Finding relief for your fibromyalgia can be a challenge. Although doctors will often prescribe medications to give you fibromyalgia relief, that is usually only part of a broader range of treatment therapies. Most fibro sufferers need to have a list of potential therapies that they use in combination. Dance therapy is one of the more unconventional treatments you might want in your arsenal. Here’s how dance therapy may help you get some relief.
The Benefits of Movement
Exercise and movement are great for any chronic pain patients. It may seem like exercise could cause more pain for people who already experience a lot of pain. But the result is actually the complete opposite. It can seem like it’s counterintuitive, but regular exercise has a lot of pain-relieving benefits.
Some of the physical benefits of exercise include the following:
- Improved flexibility, which can help loosen tight or tense muscles
- Increased range of motion, which can make it less painful to do daily activities
- Increased muscle strength
- Improved coordination and balance, which can prevent falls
- You may lose weight, which can put less pressure on your joints
The best exercises are often those which you’ll actually do on a regular basis. In that regard, dance therapy can be a great choice: it’s so much fun that you may hardly notice that you’re also getting a good workout at the same time.
Exercise has benefits for both the mind and the body. Dance therapy, like other types of exercise, has great advantages to promote mental health. Dancing reduces anxiety, helps you to cope more easily with worry. It also produces feel-good chemicals in the brain called endorphins. You may be familiar with the concept from terms like a “runner’s high.” But you don’t need to run or do other high-intensity forms of exercise to get all the good results for your mental health.
Dance therapy has other positive effects on mental health as well. It helps to alleviate depression. It also boosts stress reduction, which can ultimately lead to less pain. Because stress can lead to physical pain, especially in fibromyalgia patients, reducing stress can also reduce pain.
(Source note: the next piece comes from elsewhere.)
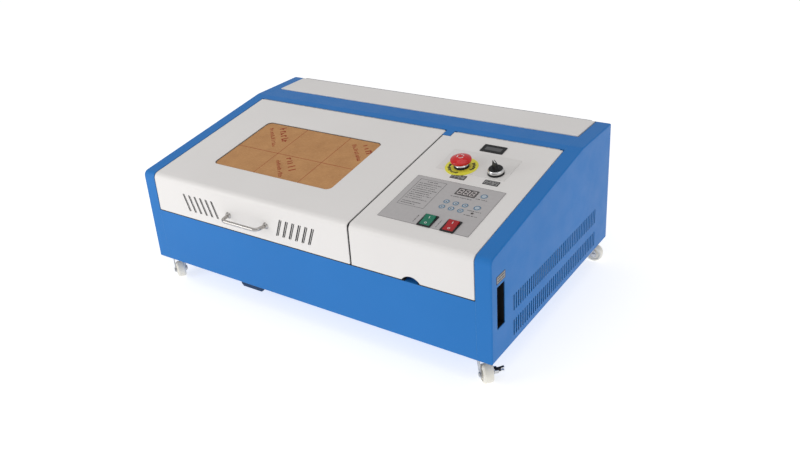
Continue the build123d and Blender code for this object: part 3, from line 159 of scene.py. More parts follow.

One-on-One vs. Group Dance Lessons
If you don’t know much about dance therapy, you may not be aware that you have multiple different options available. The number of options available can depend on the size of the area where you live, the number of local people with fibromyalgia, and whether or not there are trained dance therapists.
Many people with fibromyalgia have to stay at home a lot and might enjoy more opportunities to be social. For these people, group dance therapy classes can be fun and helpful. Group dance therapy classes can vary in size. Small groups may only include two or three people, while large groups can contain up to 20 participants. This can feel like an enjoyable, social way to get your exercise, which may make you more likely to keep attending classes.
Individual dance therapy is a good option for people who may need more one-on-one attention. Some people with fibromyalgia may have poor coordination or balance and may need more direct assistance. Others may feel self-conscious or anxious in group settings and would prefer the comparative relative privacy of individual work with an instructor. One-on-one classes can also progress at your own pace, depending on your strength and stamina.
How to Find Dance Therapy for Fibromyalgia
Dance therapy for fibromyalgia may be a well-kept secret in your town. Chances are that you won’t see any billboards for dance therapy along the highway, for example. But if you ask around and put in a little bit of legwork, you may be able to find such opportunities where you live.
A good place to start your search is by asking around at your local hospital or even your doctor’s office. Hospitals often allow therapy groups to meet on their property if they are affiliated with the group, or they may know where such groups meet in your community.
Also, consider calling your local YMCA or community recreation facility. Local fitness groups are sometimes organized through the YMCA and community centers.
If there isn’t any existing dance therapy option for fibromyalgia, consider contacting local dance instructors and ask if they would be willing to develop either a group class or provide one-on-one instruction.